RP: Did you sit down at the end for editing or was it back and forth?
JK: There was a little bit of back and forth. Dave also worked with an assigning editor. There were many assigning editors who worked with people on packages of this sort. These are people who are very good at identifying and nurturing projects for the long term. They’re kind of like book editors in that sense. They’re the people who identify the germ of the idea and work with the reporter.
RP: Is copywriting something you specialize in?
JK: Oh yes, absolutely. Copy editing is a very specialized endeavor. I was born to be a copy editor, not a reporter. When I was in journalism school, the emphasis was in reporting. Everyone was supposed to be a reporter. I became a reporter and I found I wasn’t all that good at it. I was a decent reporter, but I didn’t love it. I didn’t have the interpersonal skills to be a really good reporter. There’s a certain set of skills kind of like being a politician, in the good sense, a person who can assemble coalitions of people and get things done. I had an internship in the summer of 1983 at the Buffalo Evening News in Buffalo, New York. They put me on the copyediting desk and I knew from then on that’s what I wanted to do. I thrived on the quest for order and getting things right.
RP: Where did you attend journalism school?
JK: Michigan State, as an undergrad. I always knew eventually I wanted to do something academic. I started out thinking I wanted to be a political reporter, which is now, about the last thing I ever want to do (laughs). I thought okay I need to re-group here. I remember going and interviewing at the Philadelphia Inquirer and seeing a whole wall full of these Pulitzer citations. I thought I really want to be part of this. I was for four years. I really wanted to work at the top of the journalism business. I’ve always been a small fish in a big pond kind of person. I don’t want to run the enterprise I just want to be part of it. When people ask me I always tell them I spent my whole life either in a newsroom or a classroom.
RP: Were you aware of Dave’s Pulitzer win?
JK: It was funny. My former boss at the time, Kathy, I got a call from her. There was a message on the machine and she said, “Hello Kates family, I just thought you might like to know that Dave’s series won the Pulitzer Prize.” I was like, that’s really cool. So that’s how I found out.
RP: How does it feel to be associated with a prestigious award?

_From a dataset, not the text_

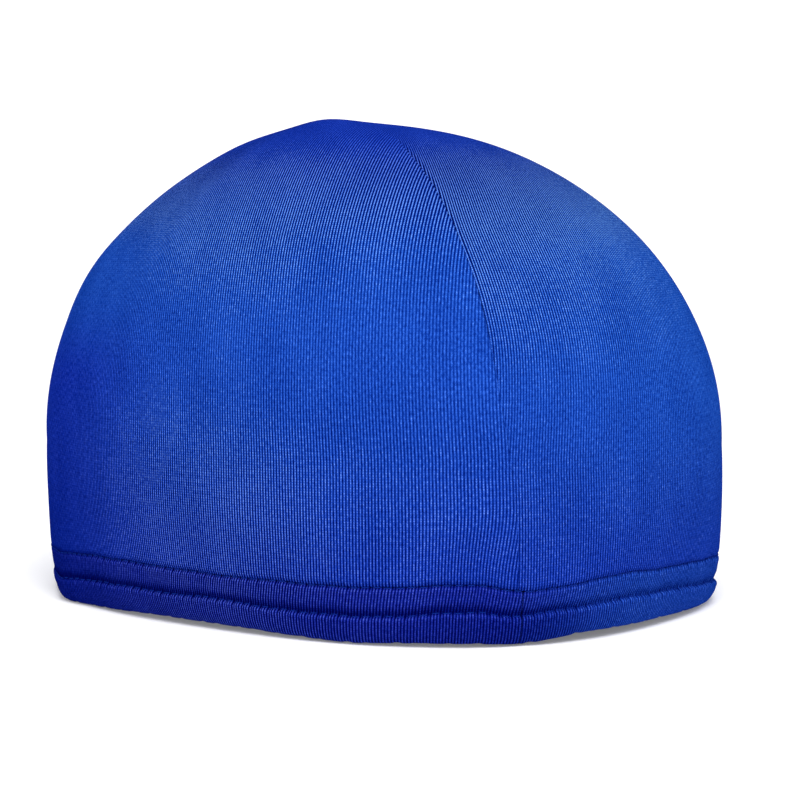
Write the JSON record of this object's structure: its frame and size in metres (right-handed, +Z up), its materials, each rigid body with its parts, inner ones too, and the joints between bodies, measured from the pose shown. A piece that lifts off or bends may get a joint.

JK: What was neat was that the old Milwaukee Journal won one of the first Pulitzer Prizes. This was during WWI when Milwaukee had a very large German-American population. There was a lot of paranoia about German allegiance. What they did was they hired a guy who was fluent in German. The Journal ran all these pieces about look what they’re saying about the Kaiser. They ended up winning the Pulitzer for it. So that was kind of cool. So, the Journal had this history going way back to the beginning of the Pulitzer’s. It’s funny, if you win the Pulitzer Prize it stays with you forever. Even though it doesn’t make you rich, it doesn’t necessarily make you famous, but it will always stick with you.
RP: Would you say you are a perfectionist in your editing style?
JK: There were days when I would come home and say to my wife I don’t work for a newspaper, I work for an error factory. It was like a massive tidal wave of errors coming to me and I had to try to stop it. It bothers me that I knew I couldn’t catch them all. I was a perfectionist that never achieved perfection. No one ever does at the pace a newspaper is written, it’s not possible.